レッドキング

彼女の権利、彼らの決断のレッドキングのレビュー・感想・評価

彼女の権利、彼らの決断(2018年製作の映画)
3.8
アメリカにおける人工妊娠中絶をめぐるドキュメンタリー。
中絶を巡っての歴史から現在までの趨勢、政治や宗教との問題を浮き彫りにする。

日本と決定的に違うのはやはり「宗教」が絡むという点。
「中絶は神の意志に背く」という認識が根強く、特に保守的な田舎の地方では中絶手術を行うクリニックを爆破したり、手術を行う医師が銃殺されるなどの過激なケースまである。
そして、こういった保守派の支持を得ることで政権を狙う候補者が中絶廃止に関する法案を通そうと政治までもが絡むという複雑な事情があるようです。

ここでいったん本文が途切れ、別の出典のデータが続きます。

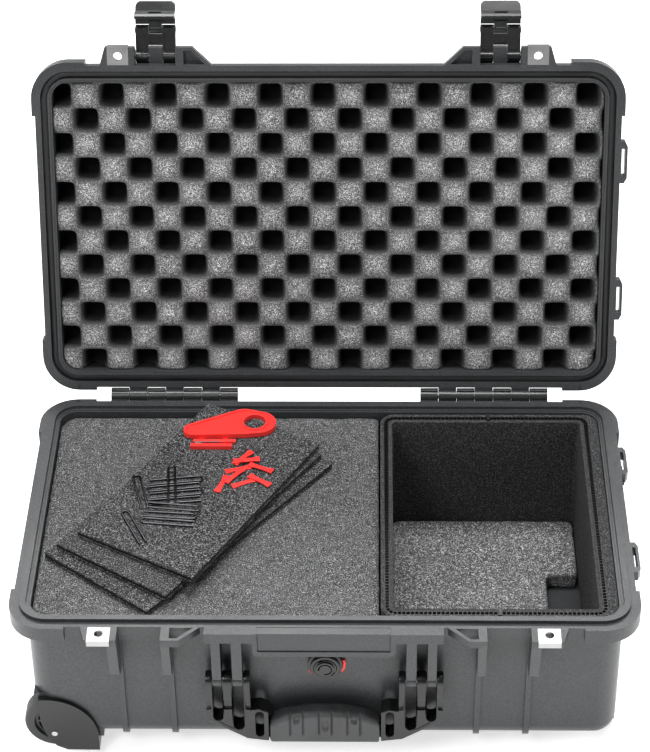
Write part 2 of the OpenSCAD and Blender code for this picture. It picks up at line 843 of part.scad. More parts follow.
module trolley_button() {
    color("black") slab_x(grip_x[1] - 3.4, grip_x[1] + 0.8) translate([0, 11.5]) round_rect(16, 4, 2);
}

module feet() {
    color("black") both_y() difference() {
        bar([foot_x - 17, foot_y - 9, 0], [foot_x + 17, foot_y + 9, base_z]);
        translate([foot_x, foot_y, -1]) cylinder(r = 4.5, h = 5);
        translate([foot_x, foot_y, -1]) cylinder(r = 1.7, h = 30);
    }
}

module foot_screws() {
    color("silver") both_y() translate([foot_x, foot_y, 4]) {
        translate([0, 0, -2]) cylinder(r = 4, h = 2);
        cylinder(r = 1.6, h = base_z - 4.2);
    }
}

// Room that the wheel wells take inside the base, with a little clearance
module well_room() {
    both_y() rod_y(well_r + wall + 0.4, -wall_y, -well_in + wall + 0.4, well_x, well_z);
}

module base_foam_block() {
    color("#55575a") difference() {
        intersection() {
            tub(in_i + 0.3, floor_z + 0.2, part_z);
            bar([-fx, -fy, base_z], [foam_edge_x, fy, foam_top]);
        }
        well_room();
        rod_y(13, -wall_y, -wall_y + 9, 0.6, valve_z);
    }
}

module divider_wall() {
    cx = (bay_x0 + bay_x1) / 2;
    hx = (bay_x1 - bay_x0) / 2;
    color("#2b2c2e") difference() {
        intersection() {
            tub(in_i + 0.3, floor_z + 0.2, part_z);
            translate([cx, 0, base_z]) linear_extrude(liner_top - base_z) round_rect(hx, bay_y, 14);
        }
        translate([cx - liner_more / 2, 0, base_z - 1]) linear_extrude(base_drop + 9)
            round_rect(hx - divider_t - liner_more / 2, bay_y - divider_t, 6);
        for (s = [-1, 1]) bar([cx - 1.2, s * (bay_y - divider_t / 2) - 5.5, liner_top - 40],
            [cx + 1.2, s * (bay_y - divider_t / 2) + 6.5, part_z + 5]);
    }
}

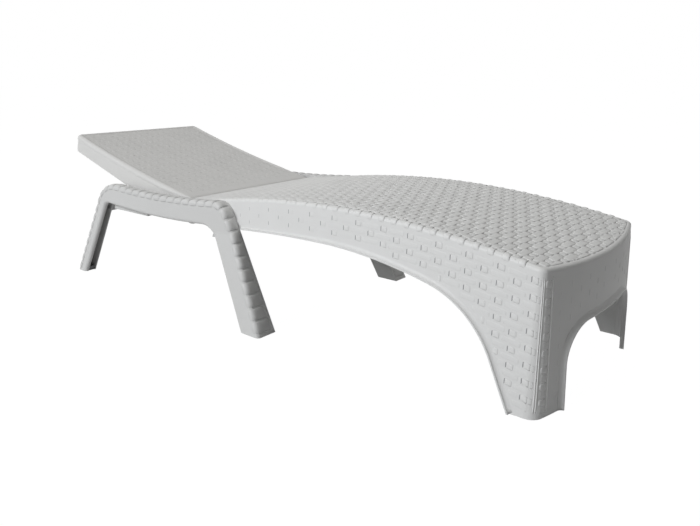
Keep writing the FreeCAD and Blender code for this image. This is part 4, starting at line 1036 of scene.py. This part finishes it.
@dataclass
class WovenSeat:
    """The woven relief on the seat's lying surface, its edges, skirts and corners."""

    form: SeatForm
    tree: ReliefTree
    paints: Paints
    weave: Weave = Weave()
    skirt_weave: Weave = Weave(0.020, 0.0195, 0.0010)
    top_relief: Relief = Relief(0.0020, 4.0, 14.0)
    skirt_relief: Relief = Relief(0.0020, 9.0, 7.0)
    slit_relief: Relief = Relief(0.0011, 2.0, 8.0)
    strap_relief: Relief = Relief(0.0022, 3.5, 2.2)
    ridge_relief: Relief = Relief(0.0018, 2.0, 14.0)
    crossing_strength: float = 1.0
    float_strength: float = 0.75
    skirt_crossing: float = 0.46
    skirt_float: float = 0.30
    overlap: float = 0.0034
    crossing_overlap: float = 0.0012
    rear_margin: float = 0.016
    foot_margin: float = 0.0105
    strap_in: float = 0.010
    plain_in: float = 0.001
    strap_down: float = 0.02025
    bare_band: float = 0.012
    leg_band: float = 1.6
    leg_z: float = 0.18
    clip_steps: int = 24
    slit_in: float = 0.0008
    slit_margin: float = 0.001
    side_end: float = 0.9275
    skirt_starts: tuple[float, float] = (0.897, 0.857)
    ridges: Sequence[float] = (0.9310, 0.9364, 0.9695)
    ridge_width: float = 0.0040
    corner_squares: tuple[float, float] = (0.9410, 0.9660)
    ground_margin: float = 0.014
    fade_start: float = -0.15
    fade_end: float = 0.55
    faintest: float = 0.4

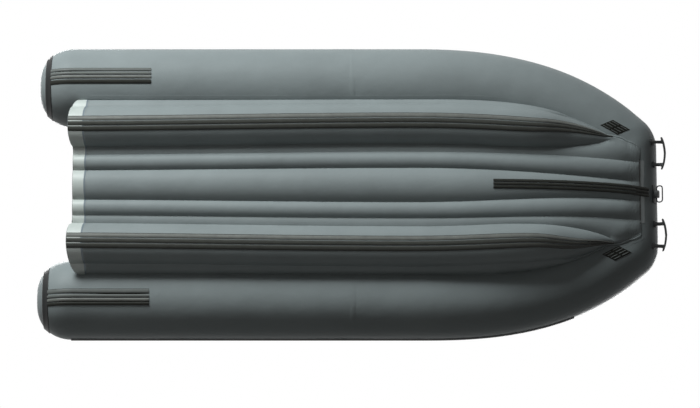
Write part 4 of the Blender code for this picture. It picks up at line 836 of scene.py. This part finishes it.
def make_bow_patches():
    """Wear patches, slanted to the stern, with ridges along them and a bar across the middle."""
    tree = mesh_tree("tube_skin_bow")
    along = np.array((math.cos(PATCH_TURN), -math.sin(PATCH_TURN), 0))
    across = np.array((math.sin(PATCH_TURN), math.cos(PATCH_TURN), 0))
    centre = np.array((FRONT_X - PATCH_SETBACK, keel_offset(TIP_X) + PATCH_OUT, 0))
    stern = -along * PATCH_LENGTH / 2
    outer = across * PATCH_WIDTH / 2 - along * PATCH_SLANT
    for word, side in SIDES:

        def spot_at(a, b, height):
            place = centre + stern + a * (outer - stern) + b * (-outer - stern)
            spot, normal = cast_up(tree, place[0], side * place[1])
            return np.array(spot + normal * height)

        base = ((0, 1), (0, 1))
        made = [patch_block("bow_patch_rubber_" + word, spot_at, base, STRIP_FOOT, 0.0022, STRAKE)]
        for k, a in enumerate(RIDGE_PLACES):
            for part, length in RIDGE_SPANS:
                ridge = ((a - RIDGE_HALF, a + RIDGE_HALF), length)
                made.append(patch_block("bow_patch_ridge_%s_%s_%d" % (part, word, k), spot_at, ridge,
                                        0.0004, 0.0052, SKID_RIDGE))
        bar = ((0.05, 0.95), (0.475, 0.525))
        made.append(patch_block("bow_patch_bar_" + word, spot_at, bar, 0.0004, 0.0044, STRAKE))
        for part in made:
            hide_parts("bow_patch_" + word)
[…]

冒頭から何度も語られるように「女性と医師との間で決定されるべきことで、政府が介入する話ではない」「中絶禁止より先に、望まぬ妊娠を発生させないのが先」という至極まっとうな主張がなされている。
女性が自らの人生を選択することになぜ政府が口を挟むのか。
経済的な理由やキャリアの問題、胎児の障害など理由はやむを得ないものであるにも関わらず、「胎児の殺害」の一言で反対派は片付けようとする。
産めとは言うが、その後のことには何も言及されていないのではないか。

中絶禁止法案を否決するために、テキサス州の女性議員はスニーカーで演台に立ち、投票時間が締め切られる13時間の間カテーテルを挿入しながら演説を続けた。
これに多くの女性や支援者が駆けつけ、議事堂の中も外も女性の権利を求める声で溢れ返ったシーンには希望が見えました。
当事者たちが自らの選択で自分の人生を決めているだけなのに、保守派のおじさん達が政治など関係ないところで規制しようとしている
まさにタイトル通り「彼女の選択、彼らの決断」という状況です。

女性で初めて最高裁判事となったルースベイダー・ギンズバーグは『ビリーブ』や伝記映画の『RGB』などの映像作品でも知っていましたが、本作でより彼女の功績が分かりました。